In contrast, traditional deep learning methods in the medical domain have long been constrained by scarce annotations data, weak cross-modal semantic correlation, and insufficient generalization capabilities. FMs can effectively alleviate these issues by extracting semantic representations from large-scale unlabeled data, reducing dependence on expert annotations, and enhancing cross-modal understanding and transferability [7]. This provides technical support to address challenges such as long-tail distributions, data scarcity, and modality imbalance, thereby promoting a shift in medical decision-making from experience-driven to data-driven approaches.
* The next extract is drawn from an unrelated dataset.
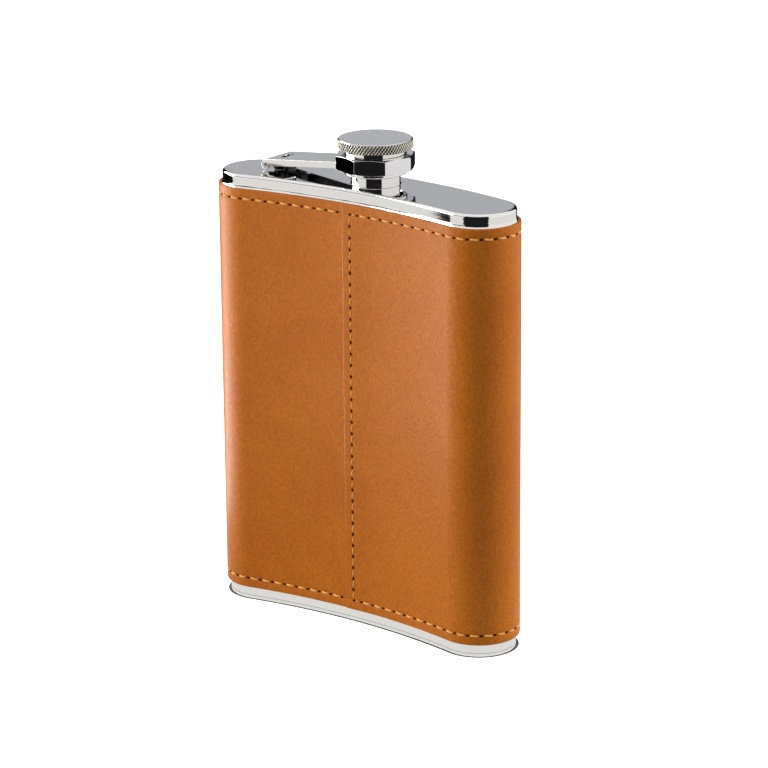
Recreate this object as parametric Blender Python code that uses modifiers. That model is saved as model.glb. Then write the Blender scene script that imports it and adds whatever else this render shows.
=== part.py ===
"""A pocket hip flask: a bent steel body in a stitched leather wrap, with a screw cap on a hinged arm.

Run it with blender --background --python part.py. Lengths are in metres and +Z is up. The base
rests on the plane Z = 0 with the neck's axis on the Z axis. X runs along the flask's width, the
hollow face looks towards -Y, and the arm's hinge is at -X.
"""

from math import asin, atan2, cos, pi, radians, sin, sqrt

import bmesh
import bpy
from mathutils import Matrix

# The body's plan, measured over the leather.
WIDTH = 0.095
THICKNESS = 0.0224
HOLLOW_RADIUS = 0.165
BACK_RADIUS = 0.172
BODY_HEIGHT = 0.1203

# Sheet and leather.
LEATHER_ROOM = 0.0011
LEATHER_THICKNESS = 0.0010
WALL_SHEET = 0.0006
PLATE_SHEET = 0.0009
RIM_ROUNDING = 0.0007
SPIGOT_SHEET = 0.0005
SPIGOT_DEPTH = 0.0026
WELD_GAP = 0.0001
EASED_EDGE = 0.0002
CHAMFER = 0.0003

# The leather stops short of both rims, with a row of stitches along each edge and one up the lap.
LEATHER_BOTTOM = 0.00355
LEATHER_TOP = BODY_HEIGHT - 0.00355
LEATHER_EDGE = 0.0003
SEAM_MARGIN = 0.0027
GROOVE_DEPTH = 0.0004
GROOVE_HALF_WIDTH = 0.0003
LAP_GROOVE_SHARE = 0.85
THREAD_RADIUS = 0.0002
THREAD_SINK = 0.00012
LAP_EDGE_X = -0.0026
LAP_GAP = 0.0003

# The neck, with heights measured from the top of the body.
NECK_RADIUS = 0.0066
NECK_BORE = 0.0052
NECK_HEIGHT = 0.0087
NECK_SHOULDER = 0.0029
NECK_SPIGOT_RADIUS = 0.0061
NECK_SPIGOT_DEPTH = 0.0020
THREAD_ROOT_RADIUS = 0.00605
THREAD_CREST_RADIUS = 0.0064
THREAD_PITCH = 0.0014
THREAD_TURNS = 3
THREAD_START = 0.0008
SLEEVE_THREAD_START = 0.0018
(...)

Unlike traditional specialist models such as nnU-Net [8], which are typically designed for a single modality and specific tasks, FMs emphasize modality unification and task generalization, enabling cross-domain transfer and knowledge sharing. With mechanisms such as prompt engineering and PEFT, these models support few-shot and even zero-shot transfer (ZST). For example, Med-PaLM [9] is based on a unified medical pretraining model, which can generate structured pathology reports and perform lesion localization from medical images. It effectively overcomes the limitations of traditional methods that require separate architectures for different tasks, significantly improving modeling efficiency and system integration. Driven by such unified model architecture, medical AI systems are evolving toward greater generality and reusability.
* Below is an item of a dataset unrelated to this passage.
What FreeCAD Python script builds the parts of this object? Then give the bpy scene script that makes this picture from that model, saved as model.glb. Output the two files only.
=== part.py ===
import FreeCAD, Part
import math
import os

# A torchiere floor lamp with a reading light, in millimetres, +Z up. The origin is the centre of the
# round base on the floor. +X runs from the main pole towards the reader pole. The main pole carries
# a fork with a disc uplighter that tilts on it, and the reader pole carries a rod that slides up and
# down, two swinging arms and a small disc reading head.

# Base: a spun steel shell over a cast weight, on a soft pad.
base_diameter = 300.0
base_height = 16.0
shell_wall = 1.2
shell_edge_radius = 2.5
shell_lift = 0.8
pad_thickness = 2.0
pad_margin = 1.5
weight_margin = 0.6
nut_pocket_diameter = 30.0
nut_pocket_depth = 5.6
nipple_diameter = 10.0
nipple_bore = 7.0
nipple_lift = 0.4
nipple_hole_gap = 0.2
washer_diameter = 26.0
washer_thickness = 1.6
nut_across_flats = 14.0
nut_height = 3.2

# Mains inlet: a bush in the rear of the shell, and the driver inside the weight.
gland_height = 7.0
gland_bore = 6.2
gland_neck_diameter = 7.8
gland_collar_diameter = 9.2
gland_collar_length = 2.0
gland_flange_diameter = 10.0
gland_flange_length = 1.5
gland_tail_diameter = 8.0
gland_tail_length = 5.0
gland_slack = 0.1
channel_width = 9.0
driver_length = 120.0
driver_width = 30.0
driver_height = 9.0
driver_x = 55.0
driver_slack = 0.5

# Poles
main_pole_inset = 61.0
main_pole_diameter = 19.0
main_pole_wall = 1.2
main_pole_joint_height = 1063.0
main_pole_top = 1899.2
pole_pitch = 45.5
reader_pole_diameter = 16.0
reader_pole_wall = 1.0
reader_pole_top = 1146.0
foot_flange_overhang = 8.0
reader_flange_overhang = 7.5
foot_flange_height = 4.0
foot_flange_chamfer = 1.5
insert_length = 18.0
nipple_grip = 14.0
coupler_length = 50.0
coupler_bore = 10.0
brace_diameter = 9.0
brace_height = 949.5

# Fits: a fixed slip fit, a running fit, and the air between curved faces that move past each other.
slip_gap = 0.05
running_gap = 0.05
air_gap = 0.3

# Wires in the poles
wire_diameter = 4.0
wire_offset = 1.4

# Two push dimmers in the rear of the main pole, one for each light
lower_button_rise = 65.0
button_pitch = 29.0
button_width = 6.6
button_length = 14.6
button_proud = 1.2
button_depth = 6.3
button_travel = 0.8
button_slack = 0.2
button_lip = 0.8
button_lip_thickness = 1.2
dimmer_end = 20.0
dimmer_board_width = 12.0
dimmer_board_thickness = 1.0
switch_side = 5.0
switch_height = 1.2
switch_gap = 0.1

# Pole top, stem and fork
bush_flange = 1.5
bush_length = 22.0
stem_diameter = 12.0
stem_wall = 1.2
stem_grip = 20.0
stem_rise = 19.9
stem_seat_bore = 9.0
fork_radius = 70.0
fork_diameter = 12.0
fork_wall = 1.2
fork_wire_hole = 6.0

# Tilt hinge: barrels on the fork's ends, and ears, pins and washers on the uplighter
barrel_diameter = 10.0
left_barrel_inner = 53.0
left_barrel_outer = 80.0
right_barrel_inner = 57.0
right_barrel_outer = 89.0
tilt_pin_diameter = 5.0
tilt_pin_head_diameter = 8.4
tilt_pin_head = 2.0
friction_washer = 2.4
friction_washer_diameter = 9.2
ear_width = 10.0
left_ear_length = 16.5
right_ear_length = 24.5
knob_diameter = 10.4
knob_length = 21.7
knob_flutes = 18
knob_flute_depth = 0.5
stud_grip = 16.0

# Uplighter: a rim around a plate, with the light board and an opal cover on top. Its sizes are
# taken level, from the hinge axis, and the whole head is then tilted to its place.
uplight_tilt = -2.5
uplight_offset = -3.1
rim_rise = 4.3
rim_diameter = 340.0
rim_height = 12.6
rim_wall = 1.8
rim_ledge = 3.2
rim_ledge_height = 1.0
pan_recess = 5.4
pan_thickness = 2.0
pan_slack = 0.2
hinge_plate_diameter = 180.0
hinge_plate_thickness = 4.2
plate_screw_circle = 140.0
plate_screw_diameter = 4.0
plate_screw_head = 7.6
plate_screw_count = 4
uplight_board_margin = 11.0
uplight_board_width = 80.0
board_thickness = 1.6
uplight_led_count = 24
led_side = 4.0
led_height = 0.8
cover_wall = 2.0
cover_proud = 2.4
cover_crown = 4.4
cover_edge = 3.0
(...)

Despite these advancements, the unique characteristics of the medical domain pose multiple challenges to the application of FMs. On one hand, medical data are highly heterogeneous, with pronounced differences in resolution, contrast, and noise distribution across imaging modalities such as computed tomography (CT), magnetic resonance imaging (MRI), and ultrasound [10]. This limits the ability of traditional single-modality pretraining strategies to achieve effective cross-domain knowledge integration. On the other hand, clinical applications demand higher standards for model performance. Clinical decision-making relies on interpretable diagnostic evidence, yet pretraining models often behave as “black boxes”, limiting their clinical traceability [11]. In addition, the long-tail distribution of rare diseases poses fairness challenges for model generalization [12].